Tom Hooper, diretor do muito bom Malditos United ( critica escrita e catalogada por aí ), dirige com segurança, mas sem grande ousadia. Visualmente o filme se parece com tv. Tudo é pequeno e em close. É um filme deste tempo: pequeno. Mas os atores e o bom texto o levam para o alto. Conseguem me fazer recordar essa coisa chamada "cinema inglês". O que é o cinema inglês típico?
Recordo de O MENSAGEIRO. Foi o primeiro filme tipicamente inglês que ví. Aos 15 anos. O filme tipico inglês tem sempre excelentes atores. Dos protagonistas até o porteiro da mansão em seu papel sem falas, todos são perfeitos. Têm voz, sabem usar o olhar e conseguem parecer elegantes com roupas de operário ou à vontade de fraque e cartola.
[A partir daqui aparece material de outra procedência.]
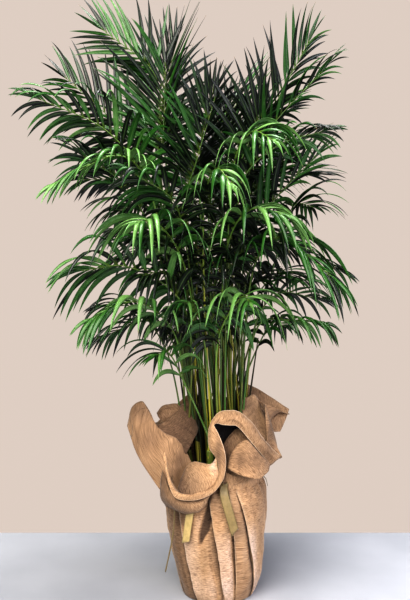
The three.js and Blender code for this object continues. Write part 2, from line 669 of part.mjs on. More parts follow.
// A tail: its width, and radius, angle and height along its way from the band.
const TAILS = [
  { width: 24, route: [[136, 277, 356], [150, 277, 330], [159, 281, 286], [163, 287, 226]] },
  { width: 23, route: [[130, 243, 351], [148, 242, 322], [158, 240, 262], [160, 236, 190]] },
  { width: 5, route: [[130, 226, 351], [158, 224, 318], [166, 221, 204], [184, 217, 96]] },
  { width: 5, route: [[130, 352, 351], [143, 353, 338], [149, 354, 316]] },
];

function tailSolid({ width, route }) {
  const stops = route.map(([radius, degrees, z]) => polar(radius, radians(degrees), z));
  const line = new THREE.CatmullRomCurve3(stops, false, "centripetal");
  const spans = stops.length - 1;
  const template = new THREE.BoxGeometry(width, 1, TIE_BAND_DEPTH, 1, spans, 1);
  const geometry = reshape(template, (corner) => {
    const share = Math.round((corner.y + 0.5) * spans) / spans;
    const middle = line.getPoint(share);
    const along = line.getTangent(share);
    const outward = new THREE.Vector3(middle.x, middle.y, 0).normalize();
    const across = along.clone().cross(outward).normalize();
    const over = across.clone().cross(along);
    middle.addScaledVector(across, corner.x);
    return middle.addScaledVector(over, corner.z);
  });
  return solidOf(geometry);
}

function tieGeometry() {
  const inner = TIE_BAND_RADIUS;
  const outer = inner + TIE_BAND_DEPTH;
  const low = TIE_Z - TIE_BAND_HEIGHT / 2;
  const high = TIE_Z + TIE_BAND_HEIGHT / 2;
  const outline = [[inner, low], [outer, low], [outer, high], [inner, high], [inner, low]];
  let tie = solidOf(latheAboutZ(outline, TIE_SIDES));
  const knot = new THREE.SphereGeometry(1, 7, 4).scale(...KNOT_SIZE);
  knot.rotateZ(KNOT_ANGLE + Math.PI / 2);
  knot.translate(...polar(outer + KNOT_STAND_OFF, KNOT_ANGLE, TIE_Z).toArray());
  tie = tie.add(solidOf(knot));
  for (const tail of TAILS) {
    tie = tie.add(tailSolid(tail));
  }
  return geometryOf(tie);
}

// ---------------------------------------------------------------- assembly

const plant = new THREE.Group();

function addPiece(name, geometry, finish) {
  const piece = new THREE.Mesh(geometry, new THREE.MeshStandardMaterial(FINISHES[finish]));
  piece.name = name;
  plant.add(piece);
}

// Every solid that stands in the leaflets' way, with the box it fills.
const standing = [];
function stand(solid, owner) {
  standing.push({ solid, box: solid.boundingBox(), owner });
}

const wrap = wrapGeometry();
const tie = tieGeometry();
addPiece("wrap", wrap, "paper");
addPiece("tie", tie, "tie");
addPiece("pot", potGeometry(), "pot");
addPiece("soil", soilGeometry(), "soil");
stand(solidOf(wrap), "wrap");
stand(solidOf(tie), "tie");

const ribs = FRONDS.map((frond) => ribSolid(frond));
CANES.forEach((cane, index) => {
  let solid = caneSolid(cane);
  FRONDS.forEach((frond) => {
    if (frond.cane === index) {
      solid = solid.subtract(ribSolid(frond, SOCKET_ROOM));
    }
  });
  stand(solid, `cane_${index + 1}`);
  addPiece(`cane_${index + 1}`, geometryOf(solid), "cane");
});
FRONDS.forEach((frond, index) => stand(ribs[index], frond.name));

const random = makeRandom(LEAFLET_SEED);
FRONDS.forEach((frond, index) => {
  let solid = ribs[index];
  for (const planned of leafletPlan(frond, random)) {
    for (const bend of BENDS) {
      const leaflet = aimLeaflet(planned, bend);
      const roomy = leafletSolid(leaflet, ELBOW_ROOM);
      const box = roomy.boundingBox();
      const own = (other) => other.owner === frond.name && other.solid === ribs[index];
      const blocked = standing.some((other) => !own(other) && meets(roomy, box, other));
      roomy.delete();
      if (!blocked) {
        const blade = leafletSolid(leaflet, 0);
        stand(blade, frond.name);
        solid = solid.add(blade);
        break;
      }
    }
  }
  addPiece(`frond_${frond.name}`, geometryOf(solid), "foliage");
});

export default plant;
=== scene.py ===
"""A potted areca palm in a plain nursery pot, dressed in crinkled brown paper tied with a ribbon.

Metres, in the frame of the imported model: +Z up, -Y towards the viewer, and the origin in the
middle of the flat patch that the wrapped pot stands on.
"""

import math

import bpy
import numpy as np
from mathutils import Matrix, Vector, noise


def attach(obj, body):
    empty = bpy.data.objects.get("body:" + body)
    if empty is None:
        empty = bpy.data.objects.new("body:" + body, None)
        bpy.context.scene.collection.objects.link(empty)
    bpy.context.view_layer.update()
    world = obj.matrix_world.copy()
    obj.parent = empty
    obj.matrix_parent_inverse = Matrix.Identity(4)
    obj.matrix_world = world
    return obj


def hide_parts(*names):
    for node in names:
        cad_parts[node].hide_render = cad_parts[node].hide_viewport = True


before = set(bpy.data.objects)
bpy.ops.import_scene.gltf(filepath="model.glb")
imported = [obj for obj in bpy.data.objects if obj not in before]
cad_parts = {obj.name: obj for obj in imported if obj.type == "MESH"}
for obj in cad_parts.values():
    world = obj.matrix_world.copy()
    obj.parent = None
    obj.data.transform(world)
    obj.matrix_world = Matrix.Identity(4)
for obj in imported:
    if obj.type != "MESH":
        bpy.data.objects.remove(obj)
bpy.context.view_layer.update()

MM = 0.001
UP = np.array([0.0, 0.0, 1.0])
SCENE = bpy.context.scene

# ------------------------------------------------------------------ the plan, in millimetres

POT_FLOOR_Z = 2.0
POT_HEIGHT = 288.0
POT_BASE_RADIUS = 94.0
POT_TOP_RADIUS = 130.0
POT_RIM_RADIUS = 135.0
POT_RIM_DEPTH = 14.0
POT_WALL = 2.2
SOIL_BELOW_RIM = 26.0
SOIL_EDGE_Z = POT_FLOOR_Z + POT_HEIGHT - SOIL_BELOW_RIM
SOIL_CROWN = 5.0

CANE_ROOT_DEPTH = 42.0
CANE_STRAIGHT = 11.0
CANE_FOOT_RADIUS = 6.4
CANE_TOP_RADIUS = 10.4
SOCKET_DEPTH = 20.0
SOCKET_SPREAD = 4.8

# Each cane: where it stands in the soil, and where its top is.
CANES = [
    ((-48, 12), (-62, 17, 470)),
    ((-42, -28), (-56, -32, 450)),
    ((-20, 34), (-30, 42, 490)),
    ((4, 4), (2, 6, 500)),
    ((30, 28), (38, 36, 480)),
    ((36, -14), (46, -18, 460)),
    ((14, -42), (16, -56, 450)),
    ((-16, -48), (-20, -66, 430)),
    ((58, 12), (74, 18, 450)),
    ((46, -46), (62, -56, 420)),
    ((-64, -8), (-84, -14, 420)),
    ((-2, -66), (2, -82, 400)),
    ((-46, 52), (-62, 66, 430)),
    ((18, 66), (24, 82, 440)),
]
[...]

Nesse tipo de filme sempre há uma cena de chuva, de neblina e as bocas exalam vapor. As falas são ditas com cuidado, sem pressa, com gosto. Chá e táxis ( ou charretes ) e casas velhas mofadas. A fotografia é sempre amarelada, com raios de sol caindo entre folhas. E todos eles, sem excessão, propagam amor aos seus atores. Fernanda Montenegro sempre diz que todo ator inglês é genial. São pessoas que crescem declamando Shakespeare, lendo Dickens e Jane Austen, tendo uma tradição de segurança e autoridade nos palcos que vai de John Gielgud a Peter O'Toole, passando por Olivier, todos os Redgraves, Day-Lewis, Jeremy Irons, Richard Burton, Rex Harrison, James Mason, e mais uma lista infinita que engloba Helen Mirren e Judi Dench, Julie Christie e Vivien Leigh. Com Colin Firth e Geoffrey Rush, essa tradição ( que eles amam ) fica viva e bem representada. ( Rush é australiano. Mas caso voce não saiba, a Australia tem uma das mais ricas tradições "anglófilas" em teatro. Desde a época de Peter Finch. )
Voltando a este bom filme.
O que se passa com a monarquia? É o segundo filme em pouco tempo ( o outro é A RAINHA, magnífico ) a exaltar a figura do monarca. Me parece que a Inglaterra, adivinhando sua inerente irrelevância futura, começa, felizmente, a dar o justo valor a Elizabeth, George e Vitória. Símbolos de toda uma nação, de uma opção, de um modo de ser e de estar no mundo. Quando a monarquia inglesa se for, mesmo tendo tido Henriques, Eduardos e Charles medíocres, teremos a noção clara do que toda aquela aparente inutilidade queria dizer e assegurar.
Há uma cena perto do fim do filme que me emocionou profundamente. É uma fala do rei George, ao som do Quinto concerto para piano de Beethoven. Nessa cena há algo de doloroso, de constatação de fim, de glorioso e decadente. É cena para se rever e rever.
Antítese do filme do sempre oportuno ( oportunista? ) Fincher, este filme perderá seus prêmios Oscar para a tal rede. Mas se Colin perder, mesmo que seja para Jeff Bridges, haverá uma injustiça Richard Burtoniana na noite. O que ele faz neste papel me recordou Michael Redgrave. Não é pouco.